Who: Google and Samsung, with developer relations engineers Francesco Romano and design advocate Ivy Knight as the named authors of the two announcements. The changes affect Android app developers, device manufacturers, and users of supported Pixel and Samsung devices.

What: Connected display support for Android reached general availability with the Android 16 QPR3 release. The feature allows users to connect supported phones to external monitors and access a desktop windowing environment with freeform, resizable windows. Alongside this, Jetpack WindowManager 1.5.0 introduced two new window size classes (Large: 1200-1600dp; Extra-large: ≥1600dp), Navigation 3 reached its first stable release, and Google published new Desktop Experience design documentation and an Android Design Gallery.

When: The connected display general availability was announced on March 3, 2026. The Desktop Experience design guidance and Android Design Gallery were announced on March 16, 2026. The feature was first previewed at Google I/O 2025.

Where: The feature is available on supported hardware - Pixel 8, 9, and 10 series phones, and Samsung devices including the Galaxy S26, Fold7, Flip7, and Tab S11 - running Android 16 and connected to external displays. Developer tools are available via Jetpack libraries in the Android developer ecosystem.
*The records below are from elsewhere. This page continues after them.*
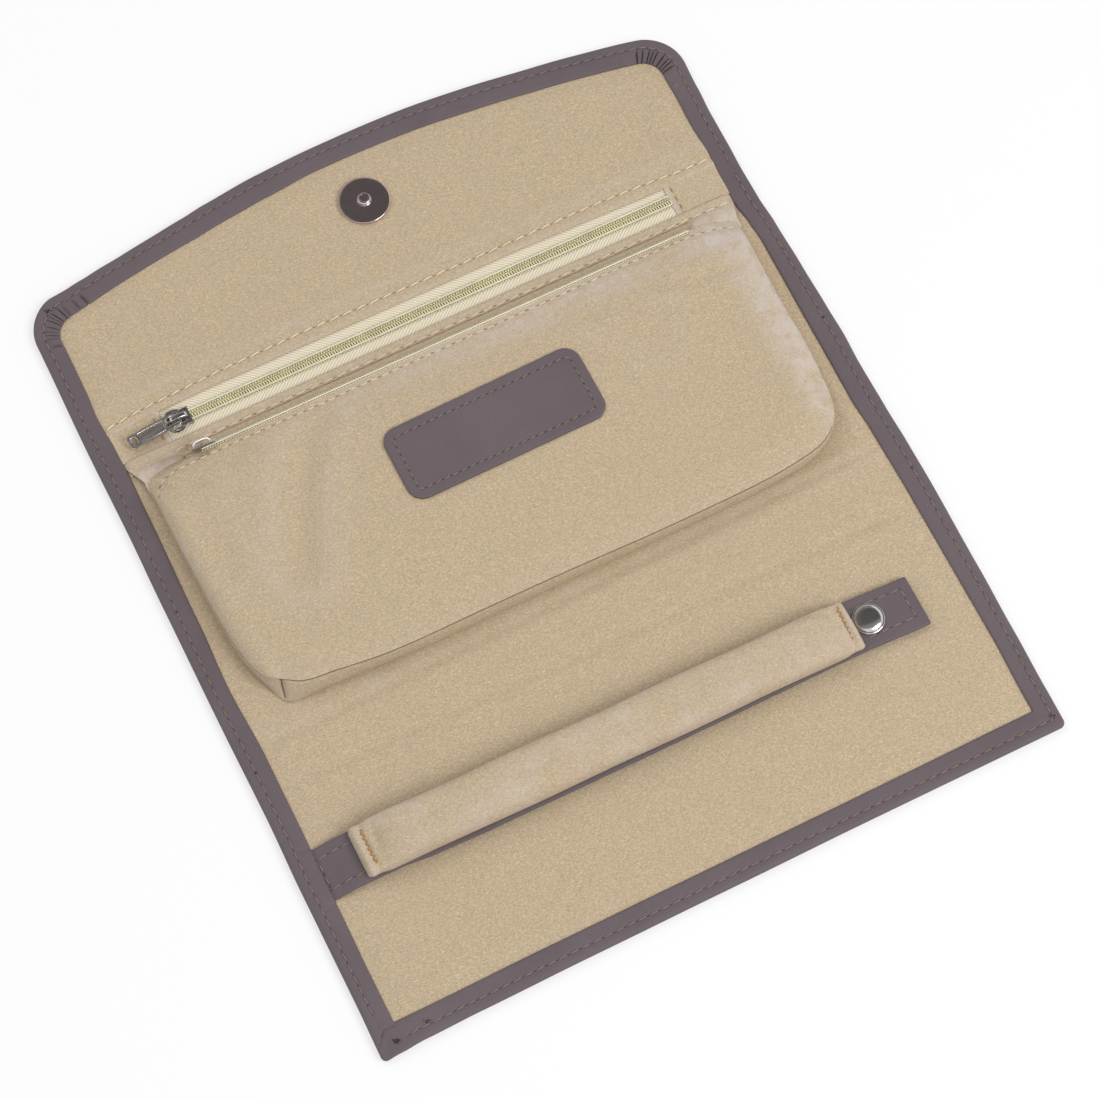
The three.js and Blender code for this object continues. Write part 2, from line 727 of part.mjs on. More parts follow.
// Roll: a flat-bottomed rounded section carried along X. It is highest along the middle of its
// length and drawn in at both sewn ends.
function rollForm(inset, low) {
  const stations = 13;
  const around = 20;
  const length = rollRight - rollLeft - 2 * inset;
  const positions = [];
  const index = [];
  for (let i = 0; i < stations; i += 1) {
    const u = i / (stations - 1);
    const along = length * (1 - Math.cos(Math.PI * u)) / 2;
    const fromEnd = Math.min(along, length - along);
    const swell = rollEndShare + (1 - rollEndShare) * THREE.MathUtils.smoothstep(fromEnd, 0, rollEndLength);
    const halfWide = (rollWidth / 2 - inset) * (1 - (1 - swell) / 4);
    const high = (rollHeight - inset) * swell;
    for (let j = 0; j < around; j += 1) {
      const a = Math.PI * j / (around - 1);
      const c = Math.cos(a);
      const power = 2 / rollSectionPower;
      const across = halfWide * Math.sign(c) * Math.abs(c) ** power;
      const flat = j === 0 || j === around - 1;
      positions.push(rollLeft + inset + along, strapFromLowerEdge + across,
        flat ? low : strapTop + high * Math.sin(a) ** power);
    }
  }
  for (let i = 0; i < stations - 1; i += 1) {
    for (let j = 0; j < around; j += 1) {
      const k = (j + 1) % around;
      const a = i * around + j;
      const b = i * around + k;
      index.push(a, b, a + around, b, b + around, a + around);
    }
  }
  for (let j = 1; j < around - 1; j += 1) {
    const end = (stations - 1) * around;
    index.push(0, j + 1, j, end, end + j, end + j + 1);
  }
  const g = new THREE.BufferGeometry();
  g.setAttribute('position', new THREE.BufferAttribute(new Float32Array(positions), 3));
  g.setIndex(index);
  return g;
}

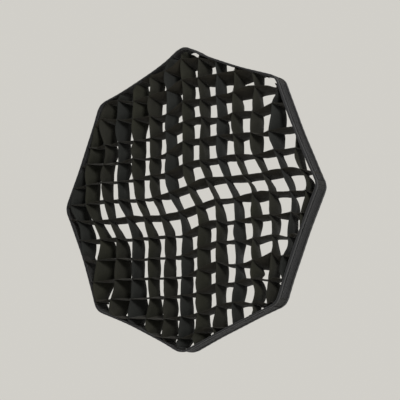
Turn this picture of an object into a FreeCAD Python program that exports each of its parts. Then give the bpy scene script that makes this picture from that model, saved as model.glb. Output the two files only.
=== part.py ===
"""Fabric honeycomb grid for an octagonal softbox, 800 mm across its corners.

Upright strips of doubled cloth cross level strips in half-lap slots, and a border of eight
panels closes the octagon. The grid stands upright: X runs to the right, Z up, and Y runs from
the front edges of the cloth to the back edges. The origin is the middle of the octagon, half
way through its depth. The grid folds in half like a book about an upright line just in front
of its middle, so everything that crosses that line is made as a left and a right piece.
Lengths are in millimetres and angles in degrees.
"""

import FreeCAD, Part
import os
from math import cos, pi, radians, sin

import Sketcher

SIZES = [
    ("corner_radius", 400, "outer face of the border, measured at the corners"),
    ("corner_half_angle", 22.5, "half of the turn from one corner to the next"),
    ("cell_pitch", 53.6, "from one strip to the next"),
    ("strip_depth", 50, "depth of the strips and of the border, along Y"),
    ("cloth", 1.2, "thickness of a strip of doubled cloth"),
    ("slot_play", 0.3, "how much wider a slot is than the strip in it"),
    ("panel", 2, "thickness of a border panel"),
    ("fold_gap", 0.5, "gap between the left and right halves at the fold"),
    ("tape_wide", 25, "width of the hook tape, along Y"),
    ("tape_thick", 1.6, "thickness of the hook tape"),
    ("tape_end", 14, "bare length of border between a corner and the hook tape"),
    ("binding", 1, "thickness of the folded tape that binds the border's edges"),
    ("binding_leg", 8, "width of the binding on the border's outer face"),
    ("tack_long", 5, "length of the stitched bar that locks a crossing"),
    ("tack_wide", 1, "width of that bar"),
    ("tack_thick", 0.8, "how far that bar stands off the edge of the cloth"),
]

STRIPS = 14                     # strips in each direction
RIGHT_SIDES = (6, 7, 0, 1)      # side k runs from corner k to corner k + 1, counted from +X
LEFT_SIDES = (2, 3, 4, 5)
FOLD_CORNERS = (2, 6)           # the top and bottom corners, which lie on the fold line
SIDE_NAMES = ("right_upper", "top_right", "top_left", "left_upper",
              "left_lower", "bottom_left", "bottom_right", "right_lower")

OUTER = "(Sizes.corner_radius * cos(Sizes.corner_half_angle))"      # middle to a side's outer face
INNER = f"({OUTER} - Sizes.panel)"
BOUND = f"({OUTER} + Sizes.binding)"
SLOT = "(Sizes.cloth + Sizes.slot_play)"
FRONT = "(-Sizes.strip_depth / 2)"
BACK = "(Sizes.strip_depth / 2)"

doc = FreeCAD.newDocument("honeycomb_grid")
parts = []


def make_sheet():
    """The driving dimensions, one row each: name, value, meaning."""
    sheet = doc.addObject("Spreadsheet::Sheet", "Sizes")
    for row, (name, value, meaning) in enumerate(SIZES, start=1):
        sheet.set(f"A{row}", name)
        sheet.set(f"B{row}", str(value))
        sheet.set(f"C{row}", meaning)
        sheet.setAlias(f"B{row}", name)
    doc.recompute()
    return sheet


def origin_feature(body, role):
    return next(f for f in body.Origin.OriginFeatures if f.Role == role)


def new_body(label):
    body = doc.addObject("PartDesign::Body", label)
    body.Label = label
    body.AllowCompound = True
    parts.append(body)
    return body


def plan_sketch(body, name, outlines, y):
    """A sketch in the plane Y = y. Each outline is a closed list of (x, z) expressions.

    The lines start as a small regular polygon; the constraints pull each corner to its place.
    """
    sketch = body.newObject("Sketcher::SketchObject", name)
    sketch.AttachmentSupport = [(origin_feature(body, "XZ_Plane"), "")]
    sketch.MapMode = "FlatFace"
    sketch.setExpression("AttachmentOffset.Base.z", f"-({y})")    # the plane's normal is -Y
    for outline in outlines:
        first, count = sketch.GeometryCount, len(outline)
        turns = [2 * pi * k / count for k in range(count)]
        rough = [FreeCAD.Vector(cos(turn), sin(turn), 0) for turn in turns]
        for k in range(count):
            sketch.addGeometry(Part.LineSegment(rough[k], rough[(k + 1) % count]), False)
        for k in range(count):
            line, following = first + k, first + (k + 1) % count
            sketch.addConstraint(Sketcher.Constraint("Coincident", line, 2, following, 1))
            start = rough[k].x, rough[k].y
            for kind, value, size in zip(("DistanceX", "DistanceY"), start, outline[k]):
                index = sketch.addConstraint(Sketcher.Constraint(kind, -1, 1, line, 1, value))
                sketch.setExpression(f"Constraints[{index}]", size)
    return sketch


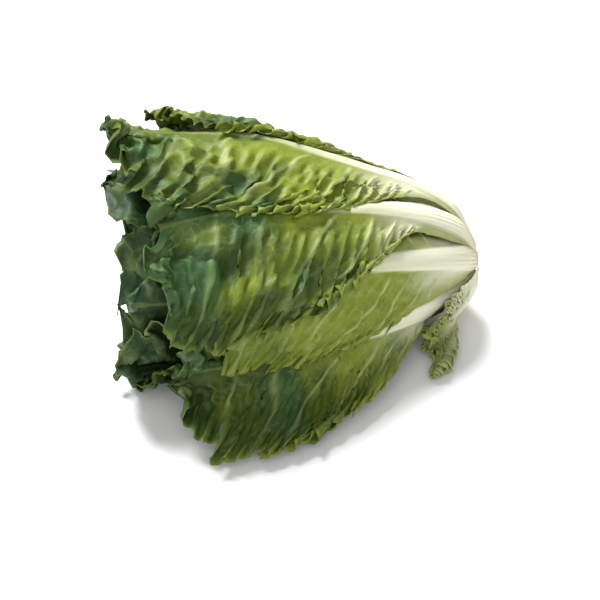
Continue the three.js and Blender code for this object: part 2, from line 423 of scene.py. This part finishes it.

Why: Google is extending Android beyond the phone form factor, making it function as a full desktop computing platform when connected to an external display. The move positions Android-based devices as alternatives to traditional desktop computing in productivity and multitasking scenarios, while requiring developers to update their apps to handle new windowing behaviors, display configurations, and input types.